Please give the data below again in full, exactly as it stands.

_MATERIAL PROVIDED_.
───

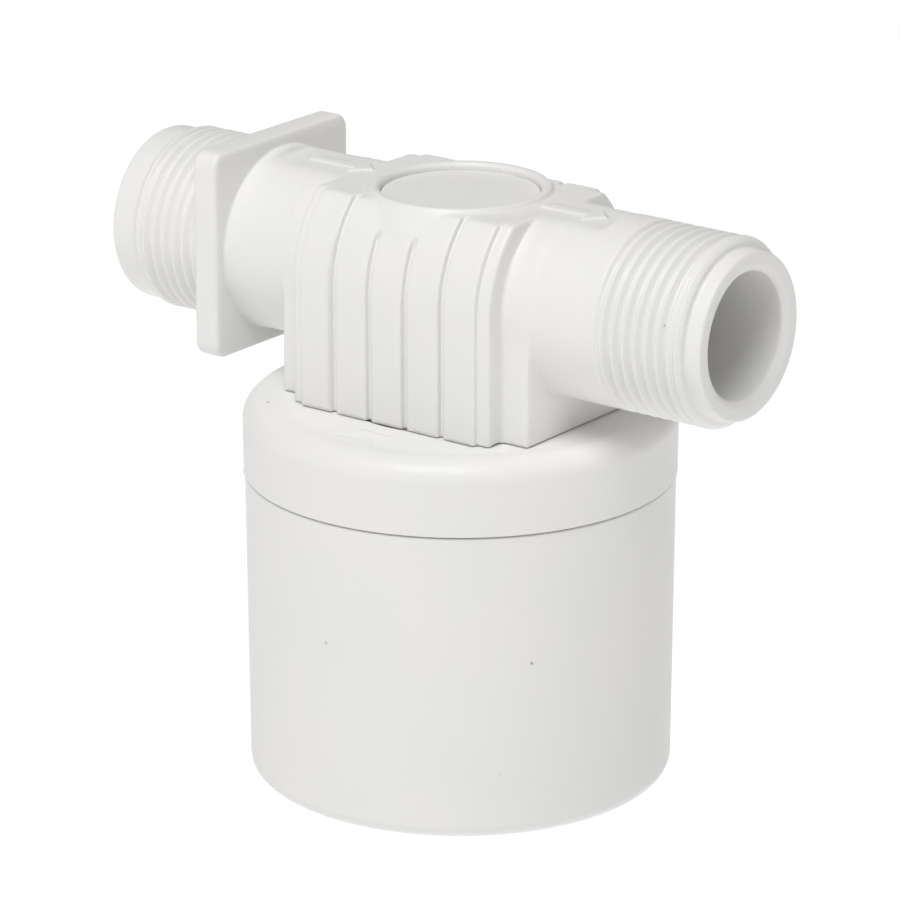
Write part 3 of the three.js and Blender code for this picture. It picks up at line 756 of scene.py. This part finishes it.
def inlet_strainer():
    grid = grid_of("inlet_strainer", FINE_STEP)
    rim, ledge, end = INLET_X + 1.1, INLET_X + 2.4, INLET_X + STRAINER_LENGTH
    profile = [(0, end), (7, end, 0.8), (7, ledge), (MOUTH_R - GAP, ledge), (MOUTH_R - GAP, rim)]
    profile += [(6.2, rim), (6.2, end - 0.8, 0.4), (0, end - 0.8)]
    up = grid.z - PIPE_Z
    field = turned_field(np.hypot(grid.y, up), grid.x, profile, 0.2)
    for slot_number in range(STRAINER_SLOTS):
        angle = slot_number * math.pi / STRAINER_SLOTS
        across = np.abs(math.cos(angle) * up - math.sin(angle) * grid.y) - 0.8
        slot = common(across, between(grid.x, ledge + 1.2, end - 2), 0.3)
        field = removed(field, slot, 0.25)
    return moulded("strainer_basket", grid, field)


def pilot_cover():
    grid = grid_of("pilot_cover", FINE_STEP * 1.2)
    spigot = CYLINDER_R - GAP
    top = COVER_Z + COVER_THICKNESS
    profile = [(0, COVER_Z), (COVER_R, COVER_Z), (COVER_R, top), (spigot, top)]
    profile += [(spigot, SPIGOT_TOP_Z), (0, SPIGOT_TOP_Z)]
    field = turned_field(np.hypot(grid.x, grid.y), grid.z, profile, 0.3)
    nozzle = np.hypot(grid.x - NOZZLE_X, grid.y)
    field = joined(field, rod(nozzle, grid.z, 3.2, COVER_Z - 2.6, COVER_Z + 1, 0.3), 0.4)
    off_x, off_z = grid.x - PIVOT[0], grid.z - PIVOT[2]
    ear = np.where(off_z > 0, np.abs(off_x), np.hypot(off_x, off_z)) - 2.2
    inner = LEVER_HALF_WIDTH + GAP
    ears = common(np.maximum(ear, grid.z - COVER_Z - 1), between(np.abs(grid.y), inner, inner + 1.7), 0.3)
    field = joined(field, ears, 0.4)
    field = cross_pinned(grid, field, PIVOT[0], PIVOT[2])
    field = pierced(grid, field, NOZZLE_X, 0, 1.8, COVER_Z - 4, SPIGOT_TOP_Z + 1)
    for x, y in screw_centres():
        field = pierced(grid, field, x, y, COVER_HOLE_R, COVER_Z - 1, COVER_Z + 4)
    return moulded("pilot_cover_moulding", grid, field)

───

_THE ANSWER_.
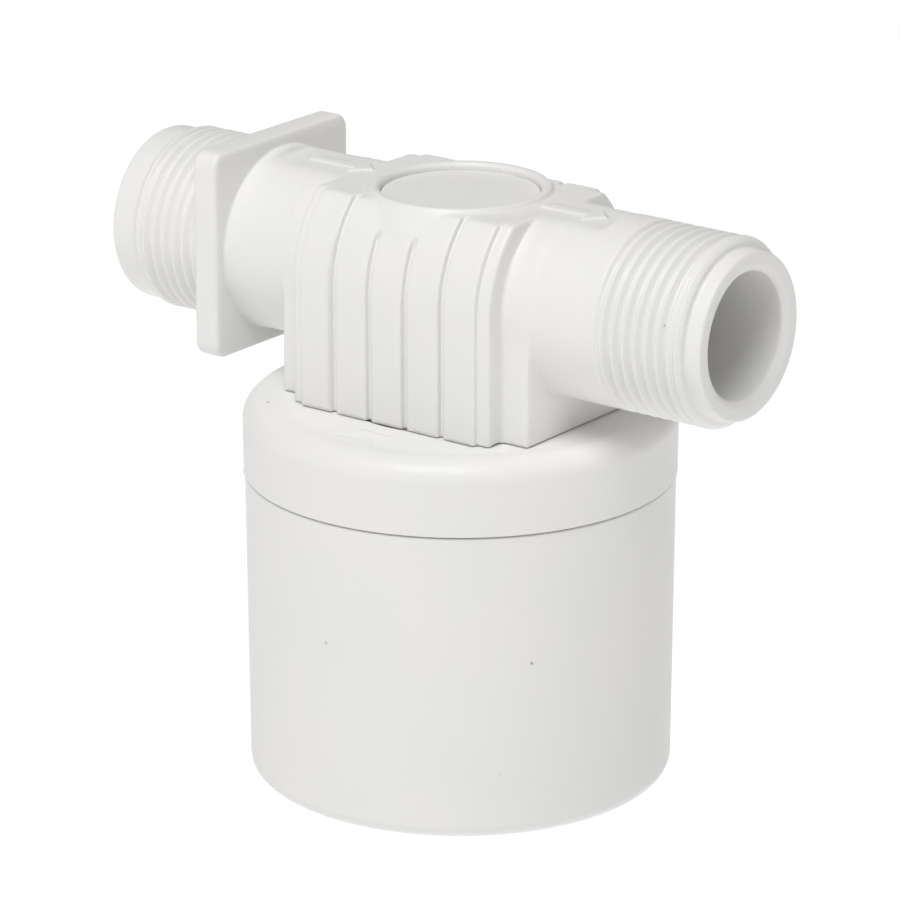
Write part 3 of the three.js and Blender code for this picture. It picks up at line 756 of scene.py. This part finishes it.
def inlet_strainer():
    grid = grid_of("inlet_strainer", FINE_STEP)
    rim, ledge, end = INLET_X + 1.1, INLET_X + 2.4, INLET_X + STRAINER_LENGTH
    profile = [(0, end), (7, end, 0.8), (7, ledge), (MOUTH_R - GAP, ledge), (MOUTH_R - GAP, rim)]
    profile += [(6.2, rim), (6.2, end - 0.8, 0.4), (0, end - 0.8)]
    up = grid.z - PIPE_Z
    field = turned_field(np.hypot(grid.y, up), grid.x, profile, 0.2)
    for slot_number in range(STRAINER_SLOTS):
        angle = slot_number * math.pi / STRAINER_SLOTS
        across = np.abs(math.cos(angle) * up - math.sin(angle) * grid.y) - 0.8
        slot = common(across, between(grid.x, ledge + 1.2, end - 2), 0.3)
        field = removed(field, slot, 0.25)
    return moulded("strainer_basket", grid, field)


def pilot_cover():
    grid = grid_of("pilot_cover", FINE_STEP * 1.2)
    spigot = CYLINDER_R - GAP
    top = COVER_Z + COVER_THICKNESS
    profile = [(0, COVER_Z), (COVER_R, COVER_Z), (COVER_R, top), (spigot, top)]
    profile += [(spigot, SPIGOT_TOP_Z), (0, SPIGOT_TOP_Z)]
    field = turned_field(np.hypot(grid.x, grid.y), grid.z, profile, 0.3)
    nozzle = np.hypot(grid.x - NOZZLE_X, grid.y)
    field = joined(field, rod(nozzle, grid.z, 3.2, COVER_Z - 2.6, COVER_Z + 1, 0.3), 0.4)
    off_x, off_z = grid.x - PIVOT[0], grid.z - PIVOT[2]
    ear = np.where(off_z > 0, np.abs(off_x), np.hypot(off_x, off_z)) - 2.2
    inner = LEVER_HALF_WIDTH + GAP
    ears = common(np.maximum(ear, grid.z - COVER_Z - 1), between(np.abs(grid.y), inner, inner + 1.7), 0.3)
    field = joined(field, ears, 0.4)
    field = cross_pinned(grid, field, PIVOT[0], PIVOT[2])
    field = pierced(grid, field, NOZZLE_X, 0, 1.8, COVER_Z - 4, SPIGOT_TOP_Z + 1)
    for x, y in screw_centres():
        field = pierced(grid, field, x, y, COVER_HOLE_R, COVER_Z - 1, COVER_Z + 4)
    return moulded("pilot_cover_moulding", grid, field)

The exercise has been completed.